For large-scale production plants requiring maximum automation and constant running, the LM Vertical Grinding Mill presents a compelling solution. Its integrated design occupies about 50% less space than a traditional ball mill system, significantly reducing the footprint and civil engineering costs. The LM mill operates under negative pressure, a feature that is paramount in mineral processing. This sealed system ensures no dust spillage, creating a cleaner, safer work environment and preventing the loss of valuable product. The high degree of automation allows for easy monitoring and low labor costs, making it a cornerstone for modern, high-capacity fertilizer plants.

In the premium segment of the market, where ultra-fine powders (400 to 2500 mesh) are required for high-efficiency liquid fertilizers or specialized soil conditioners, advanced mills like the LUM Ultrafine Vertical Grinding Mill and XZM Ultrafine Grinding Mill come into play.

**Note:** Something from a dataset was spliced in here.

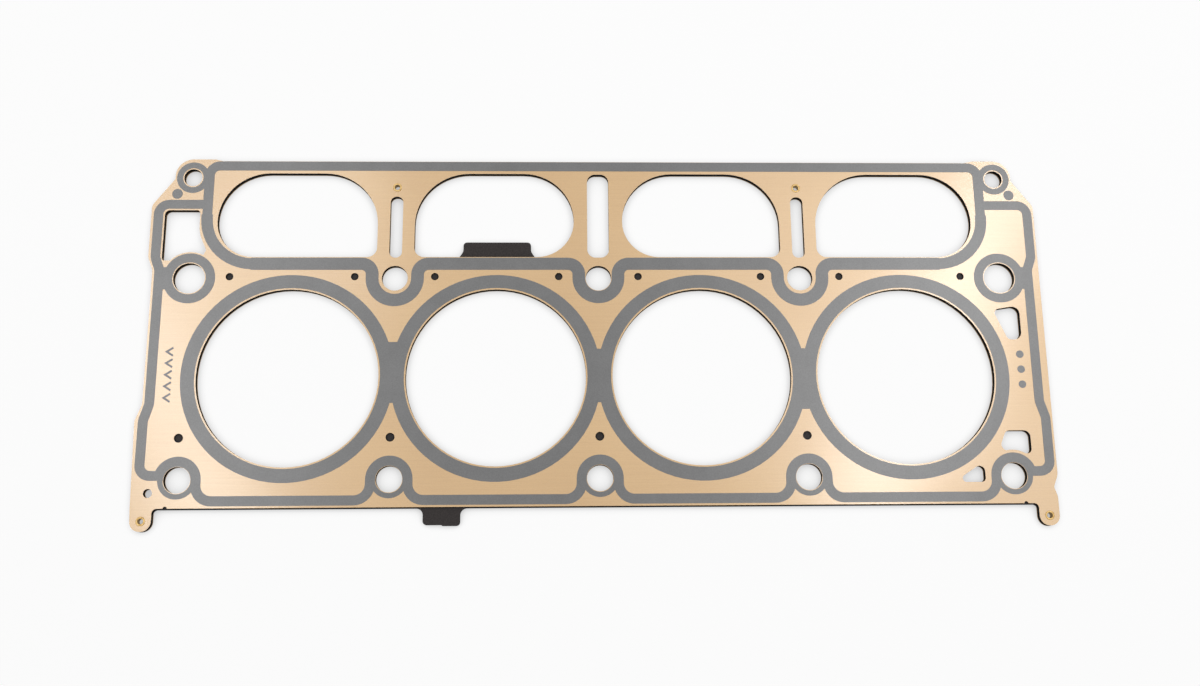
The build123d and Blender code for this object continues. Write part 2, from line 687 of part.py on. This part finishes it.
def build_pieces():
    """Every piece of the gasket under its own name."""
    area = formed_sheet_area()
    beads = bead_area(BEAD_WIDTH)
    grooves = bead_area(BEAD_WIDTH - 2 * SHEET_THICKNESS)
    pieces = {
        "lower_print": lower_print(grooves),
        "lower_sheet": lower_sheet(area, beads, grooves),
        "spacer_plate": spacer_plate(),
        "upper_sheet": upper_sheet(area, beads, grooves),
        "upper_print": upper_print(print_area(), grooves),
        "corner_dot_front": corner_dot(-1),
        "corner_dot_rear": corner_dot(1),
        "front_marks": front_marks(),
        "size_marks": size_marks(),
    }
    for number, (x, y) in enumerate(EYELETS, 1):
        pieces[f"eyelet_{number}"] = eyelet(x, y)
    return pieces


os.makedirs("parts", exist_ok=True)
for name, piece in build_pieces().items():
    export_step(piece, f"parts/{name}.step")
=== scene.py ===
import bpy
import math
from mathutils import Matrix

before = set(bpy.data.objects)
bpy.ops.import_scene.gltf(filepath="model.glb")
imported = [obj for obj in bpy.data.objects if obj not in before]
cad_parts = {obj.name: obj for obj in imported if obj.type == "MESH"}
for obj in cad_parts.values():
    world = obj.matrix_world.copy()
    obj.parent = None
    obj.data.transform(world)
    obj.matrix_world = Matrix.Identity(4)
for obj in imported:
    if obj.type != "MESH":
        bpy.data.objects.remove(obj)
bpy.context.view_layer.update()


# The two formed sheets
#
# Thin spring steel strip, lacquered gold on both sides, then cut and pressed with the beads and
# the cups for the eyelets. One sheet lies on each side of the spacer plate, its beads turned in,
# and the eyelets hold the stack together.

def linear(hex_colour):
    """The linear colour of an sRGB hex value."""
    channels = [int(hex_colour[i:i + 2], 16) / 255 for i in (1, 3, 5)]
    return [c / 12.92 if c <= 0.04045 else ((c + 0.055) / 1.055) ** 2.4 for c in channels] + [1.0]


def new_material(name, own):
    """A material and its shader, with these values on the shader's own sockets."""
    material = bpy.data.materials.new(name)
    material.use_nodes = True
    shader = material.node_tree.nodes["Principled BSDF"]
    for socket, value in own.items():
        shader.inputs[socket].default_value = value
    return material, shader


def feed(node, links):
    """Links outputs into a node: the input, then the source node and its output."""
    for socket, (source, output) in links.items():
        node.id_data.links.new(source.outputs[output], node.inputs[socket])


def add(owner, kind, settings=None, links=None):
    """Adds one node with its settings and links. Inputs that share a name go by their number."""
    node = owner.node_tree.nodes.new(kind)
    for name, value in (settings or {}).items():
        if isinstance(name, int) or name in node.inputs:
            node.inputs[name].default_value = value
        else:
            setattr(node, name, value)
    feed(node, links or {})
    return node


def wear(names, material):
    """Puts a material on the CAD nodes with these names, through their objects' own slots."""
    for name in names:
        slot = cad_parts[name].material_slots[0]
        slot.link = "OBJECT"
        slot.material = material


# Clear gold-tinted lacquer over rolled steel. The eye sees a warm satin sheen that mirrors the
# lamps softly, with faint streaks along the gasket. The hex value and roughness are the means.
gold_sheet, shader = new_material("Gold lacquered spring steel, satin", {
    "Base Color": linear("#C9A26C"), "Roughness": 0.42, "Metallic": 0.1,
    "Coat Weight": 1.0, "Coat Roughness": 0.2, "Coat IOR": 1.6})
place = add(gold_sheet, "ShaderNodeNewGeometry")

# A pattern's scale is this over the size in mm of one of its marks
mm_per_metre = 1000

# Rolling marks, finer on the real strip, drawn 0.35 mm apart so that they show
mark_length, mark_pitch, mark_depth = 25, 0.35, 2.5
stretch = add(gold_sheet, "ShaderNodeMapping",
              {"Scale": (mm_per_metre / mark_length, mm_per_metre / mark_pitch, mm_per_metre / mark_depth)},
              {"Vector": (place, "Position")})
rolling = add(gold_sheet, "ShaderNodeTexNoise", {"Scale": 1.0, "Detail": 3.0},
              {"Vector": (stretch, "Vector")})

# Grain of the lacquer, finer on the real sheet, drawn 0.5 mm wide so that it shows
grain_width = 0.5
grain = add(gold_sheet, "ShaderNodeTexNoise", {"Scale": mm_per_metre / grain_width, "Detail": 2.0},
            {"Vector": (place, "Position")})

# Slow change of the lacquer's thickness
film_width = 60
film = add(gold_sheet, "ShaderNodeTexNoise", {"Scale": mm_per_metre / film_width, "Detail": 1.0},
           {"Vector": (place, "Position")})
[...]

The LUM mill, integrating German powder separation technology, excels in producing high-purity powders with minimal iron contamination, which is essential for maintaining the quality of the humic acid. Its energy-saving design reduces consumption by 30-50% compared to ordinary mills. The XZM series, capable of producing powder from 325 to 3000 mesh with a single classification, offers unparalleled control over fineness, allowing producers to create niche products with specific particle size distributions.

The working principle behind these advanced mills—whether it's the roller-and-ring system of the Raymond Mill, the roller-and-disc system of the vertical mills, or the impact-based system of the Hammer Mill—is designed for efficiency and control. Material is ground, classified by an internal or external powder selector, and collected in cyclones, with coarse particles continuously recirculated for re-grinding. This closed-loop system ensures maximum yield and consistent quality.

In conclusion, grinding is not merely a mechanical step but a transformative process in humic acid fertilizer production. The choice of grinding equipment directly impacts the activation level, application efficacy, and economic viability of the final product. From the robust coarse grinding of Hammer Mills to the efficient fine grinding of MTW/MTM Trapezium Mills, and further to the high-precision ultra-fine grinding of LUM and XZM mills, Zenith's comprehensive portfolio offers tailored solutions for every stage. By leveraging this technology, producers can efficiently convert raw lignite into a powerful, sustainable tool for modern agriculture, enhancing soil vitality and supporting global food security.

Frequently Asked Questions

1. What is the optimal fineness for lignite-based humic acid fertilizer?
   The optimal range is generally between 80 and 400 mesh. A finer powder, such as 200-400 mesh, offers greater surface area for better solubility and plant availability, while a coarser powder around 80-100 mesh is suitable for bulk soil application and is more cost-effective to produce.
2. Why is energy consumption a critical factor in selecting a grinding mill?
   Grinding is typically the most energy-intensive step in the production process. Mills with lower energy consumption, like the MTW and LM series, significantly reduce operational costs, improving the overall profitability and sustainability of the fertilizer production operation.
3. Can the same mill be used for both coarse and fine grinding of lignite?
   It is not recommended. Using a dedicated Hammer Mill for coarse grinding (0-3mm) protects the more sensitive fine grinding mills from excessive wear and tear, ensuring their longevity and maintaining consistent fine powder quality.
4. How does a grinding mill ensure environmental protection during production?
   Modern mills like the LM and LUM series operate under negative pressure with integrated pulse dust collectors. This sealed system prevents dust from escaping into the workshop, ensuring compliance with environmental standards and providing a clean working environment.
5. What is the advantage of a mill with adjustable output fineness?
   Adjustable fineness, a feature of our MTW, MTM, and XZM mills, provides production flexibility. A single mill can be quickly reconfigured to produce different products for various market needs without investing in multiple dedicated production lines.
6. Is a vertical grinding mill suitable for a small-scale humic acid production plant?
   While vertical mills are excellent for large-scale production, for smaller operations, the MTM Trapezium Mill or even a Raymond Mill may offer a more suitable balance of capacity, investment cost, and operational simplicity.